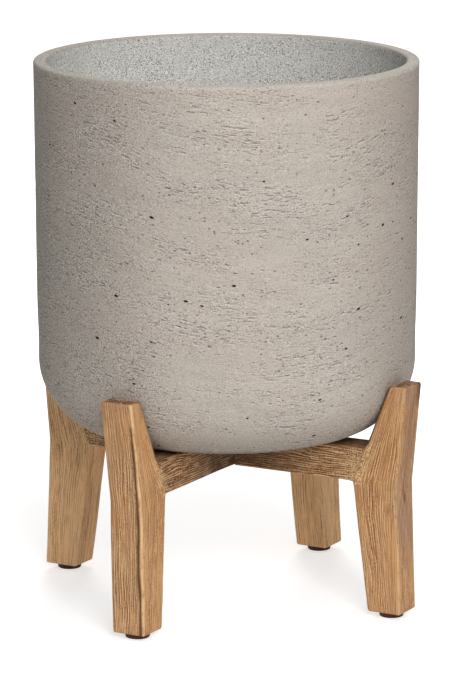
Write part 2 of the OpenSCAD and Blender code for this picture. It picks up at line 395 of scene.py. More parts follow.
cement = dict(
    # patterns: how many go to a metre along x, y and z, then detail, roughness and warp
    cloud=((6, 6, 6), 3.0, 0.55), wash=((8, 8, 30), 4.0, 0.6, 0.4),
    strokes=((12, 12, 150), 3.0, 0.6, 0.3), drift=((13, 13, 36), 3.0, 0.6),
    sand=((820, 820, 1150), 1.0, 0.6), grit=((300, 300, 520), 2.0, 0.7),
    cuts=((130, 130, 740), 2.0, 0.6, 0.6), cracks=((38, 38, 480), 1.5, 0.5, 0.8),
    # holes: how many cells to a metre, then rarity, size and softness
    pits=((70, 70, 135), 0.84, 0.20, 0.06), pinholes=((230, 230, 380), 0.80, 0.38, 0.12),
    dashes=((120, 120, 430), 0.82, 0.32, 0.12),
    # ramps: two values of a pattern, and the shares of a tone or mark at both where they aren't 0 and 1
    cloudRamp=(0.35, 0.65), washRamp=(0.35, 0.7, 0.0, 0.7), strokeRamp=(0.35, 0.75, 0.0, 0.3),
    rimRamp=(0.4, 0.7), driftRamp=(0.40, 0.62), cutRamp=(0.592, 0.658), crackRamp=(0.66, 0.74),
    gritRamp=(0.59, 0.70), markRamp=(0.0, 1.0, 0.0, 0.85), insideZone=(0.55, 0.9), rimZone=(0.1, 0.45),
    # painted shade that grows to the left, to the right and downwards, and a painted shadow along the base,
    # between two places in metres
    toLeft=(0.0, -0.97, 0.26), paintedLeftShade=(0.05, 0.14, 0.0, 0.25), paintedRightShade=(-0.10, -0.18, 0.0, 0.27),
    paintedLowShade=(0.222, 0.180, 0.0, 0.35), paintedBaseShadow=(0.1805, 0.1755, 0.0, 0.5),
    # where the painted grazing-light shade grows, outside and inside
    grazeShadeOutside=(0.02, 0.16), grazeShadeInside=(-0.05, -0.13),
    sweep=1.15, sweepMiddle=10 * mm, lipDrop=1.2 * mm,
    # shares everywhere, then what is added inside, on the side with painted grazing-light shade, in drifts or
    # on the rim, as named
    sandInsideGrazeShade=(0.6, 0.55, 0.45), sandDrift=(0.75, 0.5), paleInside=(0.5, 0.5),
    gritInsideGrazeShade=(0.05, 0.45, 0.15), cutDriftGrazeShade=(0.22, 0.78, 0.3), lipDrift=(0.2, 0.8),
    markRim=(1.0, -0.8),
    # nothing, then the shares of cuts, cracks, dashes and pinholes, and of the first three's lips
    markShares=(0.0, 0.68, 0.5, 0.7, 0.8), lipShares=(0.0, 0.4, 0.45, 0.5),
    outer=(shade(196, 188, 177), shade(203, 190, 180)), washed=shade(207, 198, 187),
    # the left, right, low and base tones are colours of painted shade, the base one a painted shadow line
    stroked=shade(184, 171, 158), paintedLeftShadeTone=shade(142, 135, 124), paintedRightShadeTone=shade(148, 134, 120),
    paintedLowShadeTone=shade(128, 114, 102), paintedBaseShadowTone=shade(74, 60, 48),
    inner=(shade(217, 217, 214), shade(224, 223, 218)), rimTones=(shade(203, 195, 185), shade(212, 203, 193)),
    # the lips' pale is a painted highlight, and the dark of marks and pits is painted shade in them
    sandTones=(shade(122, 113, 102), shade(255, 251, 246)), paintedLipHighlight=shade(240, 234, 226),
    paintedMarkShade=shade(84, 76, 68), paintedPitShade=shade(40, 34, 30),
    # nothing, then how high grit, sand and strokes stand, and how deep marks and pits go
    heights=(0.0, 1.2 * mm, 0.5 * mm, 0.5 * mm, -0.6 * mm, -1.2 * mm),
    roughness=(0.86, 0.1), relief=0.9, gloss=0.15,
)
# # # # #
→ WHAT TO WORK ON: Copy out each line exactly.

→ COMPLETE ANSWER:
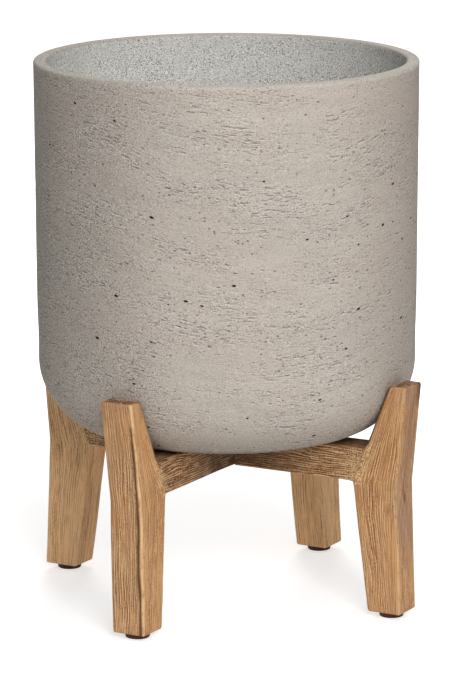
Write part 2 of the OpenSCAD and Blender code for this picture. It picks up at line 395 of scene.py. More parts follow.
cement = dict(
    # patterns: how many go to a metre along x, y and z, then detail, roughness and warp
    cloud=((6, 6, 6), 3.0, 0.55), wash=((8, 8, 30), 4.0, 0.6, 0.4),
    strokes=((12, 12, 150), 3.0, 0.6, 0.3), drift=((13, 13, 36), 3.0, 0.6),
    sand=((820, 820, 1150), 1.0, 0.6), grit=((300, 300, 520), 2.0, 0.7),
    cuts=((130, 130, 740), 2.0, 0.6, 0.6), cracks=((38, 38, 480), 1.5, 0.5, 0.8),
    # holes: how many cells to a metre, then rarity, size and softness
    pits=((70, 70, 135), 0.84, 0.20, 0.06), pinholes=((230, 230, 380), 0.80, 0.38, 0.12),
    dashes=((120, 120, 430), 0.82, 0.32, 0.12),
    # ramps: two values of a pattern, and the shares of a tone or mark at both where they aren't 0 and 1
    cloudRamp=(0.35, 0.65), washRamp=(0.35, 0.7, 0.0, 0.7), strokeRamp=(0.35, 0.75, 0.0, 0.3),
    rimRamp=(0.4, 0.7), driftRamp=(0.40, 0.62), cutRamp=(0.592, 0.658), crackRamp=(0.66, 0.74),
    gritRamp=(0.59, 0.70), markRamp=(0.0, 1.0, 0.0, 0.85), insideZone=(0.55, 0.9), rimZone=(0.1, 0.45),
    # painted shade that grows to the left, to the right and downwards, and a painted shadow along the base,
    # between two places in metres
    toLeft=(0.0, -0.97, 0.26), paintedLeftShade=(0.05, 0.14, 0.0, 0.25), paintedRightShade=(-0.10, -0.18, 0.0, 0.27),
    paintedLowShade=(0.222, 0.180, 0.0, 0.35), paintedBaseShadow=(0.1805, 0.1755, 0.0, 0.5),
    # where the painted grazing-light shade grows, outside and inside
    grazeShadeOutside=(0.02, 0.16), grazeShadeInside=(-0.05, -0.13),
    sweep=1.15, sweepMiddle=10 * mm, lipDrop=1.2 * mm,
    # shares everywhere, then what is added inside, on the side with painted grazing-light shade, in drifts or
    # on the rim, as named
    sandInsideGrazeShade=(0.6, 0.55, 0.45), sandDrift=(0.75, 0.5), paleInside=(0.5, 0.5),
    gritInsideGrazeShade=(0.05, 0.45, 0.15), cutDriftGrazeShade=(0.22, 0.78, 0.3), lipDrift=(0.2, 0.8),
    markRim=(1.0, -0.8),
    # nothing, then the shares of cuts, cracks, dashes and pinholes, and of the first three's lips
    markShares=(0.0, 0.68, 0.5, 0.7, 0.8), lipShares=(0.0, 0.4, 0.45, 0.5),
    outer=(shade(196, 188, 177), shade(203, 190, 180)), washed=shade(207, 198, 187),
    # the left, right, low and base tones are colours of painted shade, the base one a painted shadow line
    stroked=shade(184, 171, 158), paintedLeftShadeTone=shade(142, 135, 124), paintedRightShadeTone=shade(148, 134, 120),
    paintedLowShadeTone=shade(128, 114, 102), paintedBaseShadowTone=shade(74, 60, 48),
    inner=(shade(217, 217, 214), shade(224, 223, 218)), rimTones=(shade(203, 195, 185), shade(212, 203, 193)),
    # the lips' pale is a painted highlight, and the dark of marks and pits is painted shade in them
    sandTones=(shade(122, 113, 102), shade(255, 251, 246)), paintedLipHighlight=shade(240, 234, 226),
    paintedMarkShade=shade(84, 76, 68), paintedPitShade=shade(40, 34, 30),
    # nothing, then how high grit, sand and strokes stand, and how deep marks and pits go
    heights=(0.0, 1.2 * mm, 0.5 * mm, 0.5 * mm, -0.6 * mm, -1.2 * mm),
    roughness=(0.86, 0.1), relief=0.9, gloss=0.15,
)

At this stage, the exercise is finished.